* **EXERCISE AIM**
Reproduce all entries precisely as they are written.

* **Records that describe objects**
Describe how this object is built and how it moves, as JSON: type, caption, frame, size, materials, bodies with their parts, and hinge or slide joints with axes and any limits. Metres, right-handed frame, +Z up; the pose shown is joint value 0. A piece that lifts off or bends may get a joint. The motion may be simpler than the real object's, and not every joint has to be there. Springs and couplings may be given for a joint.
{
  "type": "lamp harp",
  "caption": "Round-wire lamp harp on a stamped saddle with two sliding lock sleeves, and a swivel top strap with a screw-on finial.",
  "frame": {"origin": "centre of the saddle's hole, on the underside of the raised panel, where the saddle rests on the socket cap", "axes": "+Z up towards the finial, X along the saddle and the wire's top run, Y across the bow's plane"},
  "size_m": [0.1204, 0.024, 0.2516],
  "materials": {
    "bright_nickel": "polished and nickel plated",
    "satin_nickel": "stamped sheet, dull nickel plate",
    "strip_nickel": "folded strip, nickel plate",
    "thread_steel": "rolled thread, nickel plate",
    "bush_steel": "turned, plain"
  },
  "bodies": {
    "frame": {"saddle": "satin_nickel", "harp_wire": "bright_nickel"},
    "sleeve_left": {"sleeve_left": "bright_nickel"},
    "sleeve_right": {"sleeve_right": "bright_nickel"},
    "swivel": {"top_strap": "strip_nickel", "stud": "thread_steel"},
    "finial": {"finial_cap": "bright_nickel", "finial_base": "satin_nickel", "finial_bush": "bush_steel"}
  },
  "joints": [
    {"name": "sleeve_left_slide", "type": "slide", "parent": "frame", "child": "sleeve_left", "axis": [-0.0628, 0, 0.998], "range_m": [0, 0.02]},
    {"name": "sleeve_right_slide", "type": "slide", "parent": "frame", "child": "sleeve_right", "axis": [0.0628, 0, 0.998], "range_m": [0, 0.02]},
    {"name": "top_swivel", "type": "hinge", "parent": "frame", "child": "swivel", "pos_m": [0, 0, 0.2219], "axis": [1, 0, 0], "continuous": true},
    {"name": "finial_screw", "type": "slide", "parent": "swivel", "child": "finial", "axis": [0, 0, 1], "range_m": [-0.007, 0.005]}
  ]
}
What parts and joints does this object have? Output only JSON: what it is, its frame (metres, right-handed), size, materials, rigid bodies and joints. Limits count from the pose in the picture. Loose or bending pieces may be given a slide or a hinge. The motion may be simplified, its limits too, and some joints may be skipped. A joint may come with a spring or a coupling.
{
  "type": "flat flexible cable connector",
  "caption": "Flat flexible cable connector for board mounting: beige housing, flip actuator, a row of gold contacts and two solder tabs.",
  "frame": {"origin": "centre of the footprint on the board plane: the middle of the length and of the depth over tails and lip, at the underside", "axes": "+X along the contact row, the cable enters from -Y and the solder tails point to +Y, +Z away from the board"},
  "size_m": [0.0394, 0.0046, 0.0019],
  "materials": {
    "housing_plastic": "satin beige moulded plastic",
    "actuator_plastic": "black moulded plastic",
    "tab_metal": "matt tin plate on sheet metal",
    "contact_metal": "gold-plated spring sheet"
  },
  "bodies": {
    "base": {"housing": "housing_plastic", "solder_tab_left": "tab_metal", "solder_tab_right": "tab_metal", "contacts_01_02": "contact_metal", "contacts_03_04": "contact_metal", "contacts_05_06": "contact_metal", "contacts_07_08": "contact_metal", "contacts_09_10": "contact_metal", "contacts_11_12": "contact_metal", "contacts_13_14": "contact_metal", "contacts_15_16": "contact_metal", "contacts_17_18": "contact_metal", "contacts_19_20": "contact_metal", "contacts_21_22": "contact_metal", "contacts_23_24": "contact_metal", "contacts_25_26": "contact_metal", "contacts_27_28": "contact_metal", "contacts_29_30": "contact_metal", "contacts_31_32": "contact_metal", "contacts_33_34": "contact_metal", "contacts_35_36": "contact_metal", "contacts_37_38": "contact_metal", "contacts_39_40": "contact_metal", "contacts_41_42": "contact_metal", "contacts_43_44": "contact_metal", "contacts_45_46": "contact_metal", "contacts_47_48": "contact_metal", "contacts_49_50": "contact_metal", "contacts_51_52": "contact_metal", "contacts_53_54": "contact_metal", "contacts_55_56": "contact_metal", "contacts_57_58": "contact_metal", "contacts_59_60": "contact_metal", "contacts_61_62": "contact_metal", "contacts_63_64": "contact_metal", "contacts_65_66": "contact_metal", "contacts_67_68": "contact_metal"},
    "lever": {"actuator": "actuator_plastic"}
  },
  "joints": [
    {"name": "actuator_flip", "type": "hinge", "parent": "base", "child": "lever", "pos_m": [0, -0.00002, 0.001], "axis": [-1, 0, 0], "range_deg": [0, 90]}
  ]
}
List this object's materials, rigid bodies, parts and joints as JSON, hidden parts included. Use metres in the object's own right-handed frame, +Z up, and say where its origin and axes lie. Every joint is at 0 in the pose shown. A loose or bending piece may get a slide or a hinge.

* **ANSWER TO THIS TASK**
Describe how this object is built and how it moves, as JSON: type, caption, frame, size, materials, bodies with their parts, and hinge or slide joints with axes and any limits. Metres, right-handed frame, +Z up; the pose shown is joint value 0. A piece that lifts off or bends may get a joint. The motion may be simpler than the real object's, and not every joint has to be there. Springs and couplings may be given for a joint.
{
  "type": "lamp harp",
  "caption": "Round-wire lamp harp on a stamped saddle with two sliding lock sleeves, and a swivel top strap with a screw-on finial.",
  "frame": {"origin": "centre of the saddle's hole, on the underside of the raised panel, where the saddle rests on the socket cap", "axes": "+Z up towards the finial, X along the saddle and the wire's top run, Y across the bow's plane"},
  "size_m": [0.1204, 0.024, 0.2516],
  "materials": {
    "bright_nickel": "polished and nickel plated",
    "satin_nickel": "stamped sheet, dull nickel plate",
    "strip_nickel": "folded strip, nickel plate",
    "thread_steel": "rolled thread, nickel plate",
    "bush_steel": "turned, plain"
  },
  "bodies": {
    "frame": {"saddle": "satin_nickel", "harp_wire": "bright_nickel"},
    "sleeve_left": {"sleeve_left": "bright_nickel"},
    "sleeve_right": {"sleeve_right": "bright_nickel"},
    "swivel": {"top_strap": "strip_nickel", "stud": "thread_steel"},
    "finial": {"finial_cap": "bright_nickel", "finial_base": "satin_nickel", "finial_bush": "bush_steel"}
  },
  "joints": [
    {"name": "sleeve_left_slide", "type": "slide", "parent": "frame", "child": "sleeve_left", "axis": [-0.0628, 0, 0.998], "range_m": [0, 0.02]},
    {"name": "sleeve_right_slide", "type": "slide", "parent": "frame", "child": "sleeve_right", "axis": [0.0628, 0, 0.998], "range_m": [0, 0.02]},
    {"name": "top_swivel", "type": "hinge", "parent": "frame", "child": "swivel", "pos_m": [0, 0, 0.2219], "axis": [1, 0, 0], "continuous": true},
    {"name": "finial_screw", "type": "slide", "parent": "swivel", "child": "finial", "axis": [0, 0, 1], "range_m": [-0.007, 0.005]}
  ]
}
What parts and joints does this object have? Output only JSON: what it is, its frame (metres, right-handed), size, materials, rigid bodies and joints. Limits count from the pose in the picture. Loose or bending pieces may be given a slide or a hinge. The motion may be simplified, its limits too, and some joints may be skipped. A joint may come with a spring or a coupling.
{
  "type": "flat flexible cable connector",
  "caption": "Flat flexible cable connector for board mounting: beige housing, flip actuator, a row of gold contacts and two solder tabs.",
  "frame": {"origin": "centre of the footprint on the board plane: the middle of the length and of the depth over tails and lip, at the underside", "axes": "+X along the contact row, the cable enters from -Y and the solder tails point to +Y, +Z away from the board"},
  "size_m": [0.0394, 0.0046, 0.0019],
  "materials": {
    "housing_plastic": "satin beige moulded plastic",
    "actuator_plastic": "black moulded plastic",
    "tab_metal": "matt tin plate on sheet metal",
    "contact_metal": "gold-plated spring sheet"
  },
  "bodies": {
    "base": {"housing": "housing_plastic", "solder_tab_left": "tab_metal", "solder_tab_right": "tab_metal", "contacts_01_02": "contact_metal", "contacts_03_04": "contact_metal", "contacts_05_06": "contact_metal", "contacts_07_08": "contact_metal", "contacts_09_10": "contact_metal", "contacts_11_12": "contact_metal", "contacts_13_14": "contact_metal", "contacts_15_16": "contact_metal", "contacts_17_18": "contact_metal", "contacts_19_20": "contact_metal", "contacts_21_22": "contact_metal", "contacts_23_24": "contact_metal", "contacts_25_26": "contact_metal", "contacts_27_28": "contact_metal", "contacts_29_30": "contact_metal", "contacts_31_32": "contact_metal", "contacts_33_34": "contact_metal", "contacts_35_36": "contact_metal", "contacts_37_38": "contact_metal", "contacts_39_40": "contact_metal", "contacts_41_42": "contact_metal", "contacts_43_44": "contact_metal", "contacts_45_46": "contact_metal", "contacts_47_48": "contact_metal", "contacts_49_50": "contact_metal", "contacts_51_52": "contact_metal", "contacts_53_54": "contact_metal", "contacts_55_56": "contact_metal", "contacts_57_58": "contact_metal", "contacts_59_60": "contact_metal", "contacts_61_62": "contact_metal", "contacts_63_64": "contact_metal", "contacts_65_66": "contact_metal", "contacts_67_68": "contact_metal"},
    "lever": {"actuator": "actuator_plastic"}
  },
  "joints": [
    {"name": "actuator_flip", "type": "hinge", "parent": "base", "child": "lever", "pos_m": [0, -0.00002, 0.001], "axis": [-1, 0, 0], "range_deg": [0, 90]}
  ]
}
List this object's materials, rigid bodies, parts and joints as JSON, hidden parts included. Use metres in the object's own right-handed frame, +Z up, and say where its origin and axes lie. Every joint is at 0 in the pose shown. A loose or bending piece may get a slide or a hinge.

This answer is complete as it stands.